The key factor for the CMA, when applying this approach, will be the potential of business cooperating to cause harm to the consumers or the wider economy. The CMA clarifies that where the coordination is necessary for example, to ensure that essential supplies find their way to consumers or that key workers can travel safely to the workplace, it is highly unlikely that it would cause harm to consumers. 


The guidance also provides information to businesses on how the CMA will apply the legal criteria of an exemption to competition rules prohibiting coordination between competitors. Any arrangements between businesses that could meet the legal criteria (under section 9 of the Competition Act 1998) will be automatically exempted. However, it is for the businesses to assess for themselves whether all the criteria apply as the CMA does not have the power to take such a decision. 

Overall, the CMA guidance states that, when businesses make their own assessment of their cooperation In the specific circumstances of the COVID-19 crisis, the following types of coordination would most likely be unproblematic from a competition law perspective based on the exemption criteria provided they do not go beyond what is reasonably necessary: any coordination to (a) avoid a shortage, or ensure security, of supplies; (b) ensure a fair distribution of scarce products; (c) continue essential services; or (d) provide new services such a food delivery to vulnerable consumers. 

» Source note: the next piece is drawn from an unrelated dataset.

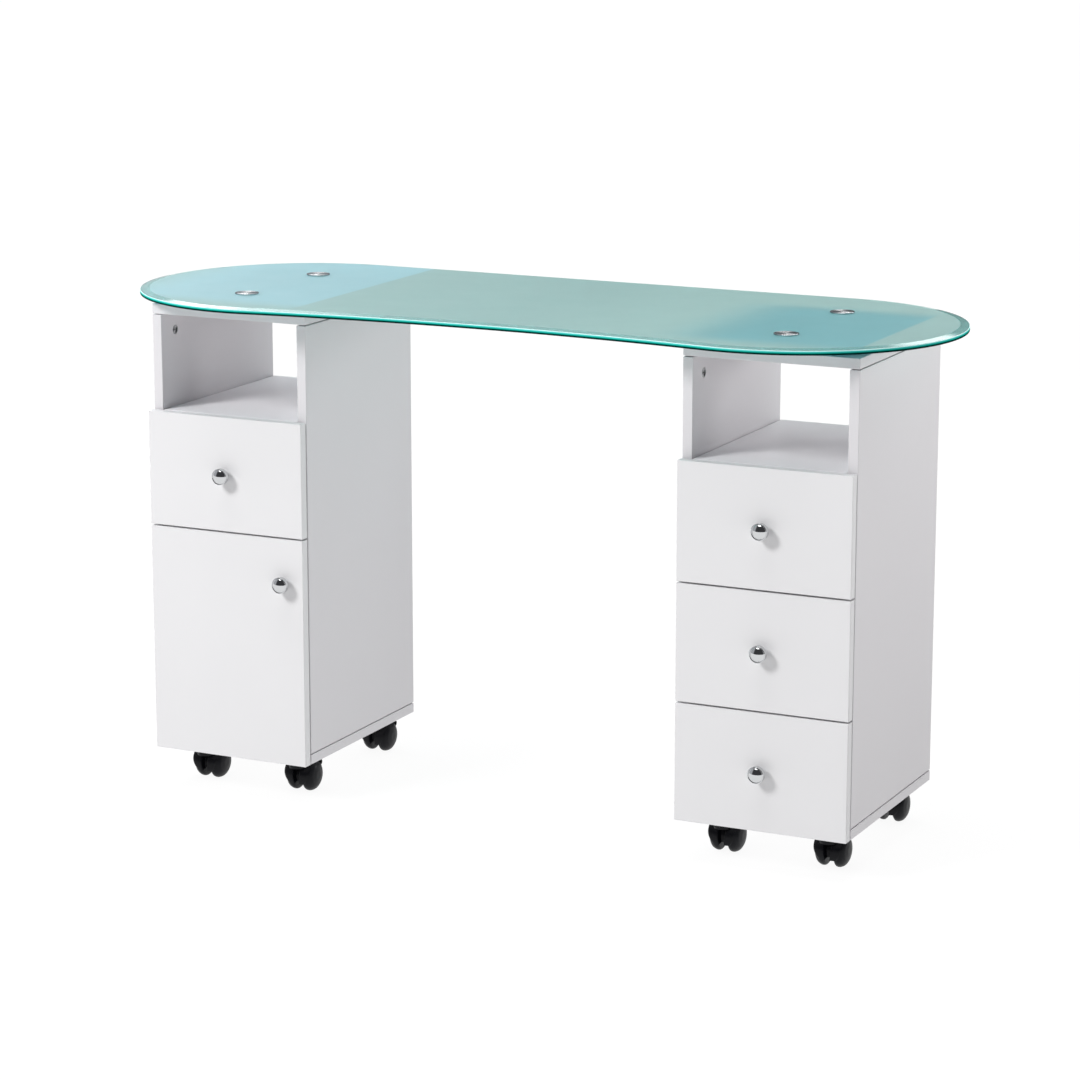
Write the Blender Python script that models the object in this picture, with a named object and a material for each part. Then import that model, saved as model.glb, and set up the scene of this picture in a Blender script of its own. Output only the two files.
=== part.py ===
"""Manicure table: a frosted glass top on two white board cabinets that roll on casters.

The left cabinet has an open niche, one drawer and a cupboard door. The right cabinet has an open
niche and three drawers. The table stands on z = 0 with its fronts towards -Y, and the origin is on
the floor under the middle of the glass top.
"""

import math

import bmesh
import bpy
from mathutils import Matrix, Vector

# ---- Driving dimensions, in metres ---------------------------------------------------------------

TOUCH_GAP = 0.0003             # left between two pieces that touch

GLASS_LENGTH = 1.304
GLASS_WIDTH = 0.500
GLASS_THICKNESS = 0.008
GLASS_HOLLOW = 0.030           # how far the middle of the front edge is set back
GLASS_ARRIS = 0.0010           # ground edge of the glass
GLASS_HOLE_RADIUS = 0.006
GLASS_HOLE_SIDES = 16
GLASS_HOLLOW_STEPS = 12
GLASS_END_STEPS = 24
GLASS_BLEND_STEPS = 2          # where the hollow runs into a round end

BOARD = 0.015                  # coated board of the cabinets
BOARD_EDGE = 0.0005            # broken corner of a board
CABINET_WIDTH = 0.264
CABINET_DEPTH = 0.332
CABINET_HEIGHT = 0.689
CABINET_SPACING = 0.872        # between the middles of the two cabinets
CABINET_FRONT_Y = -0.172
NICHE_HEIGHT = 0.146
BACK_THICKNESS = 0.005
BACK_INSET = 0.010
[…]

The guidance provides some answers to the numerous questions that businesses may have during the COVID-19 crisis. However, as with other exemptions, it is up to companies to satisfy themselves that any proposed cooperation with competitors would benefit from exemption in the circumstances of COVID-19. However, in certain cases of genuine uncertainty and of critical importance, the guidance states that the CMA will offer additional informal guidance about its enforcement priorities. 

In any event, this guidance should not be interpreted as applying to any matter other than those relating strictly to, or arising directly out of, the COVID-19 pandemic. Businesses should seek legal advice if they remain uncertain about the legality of their actions and potential cooperation.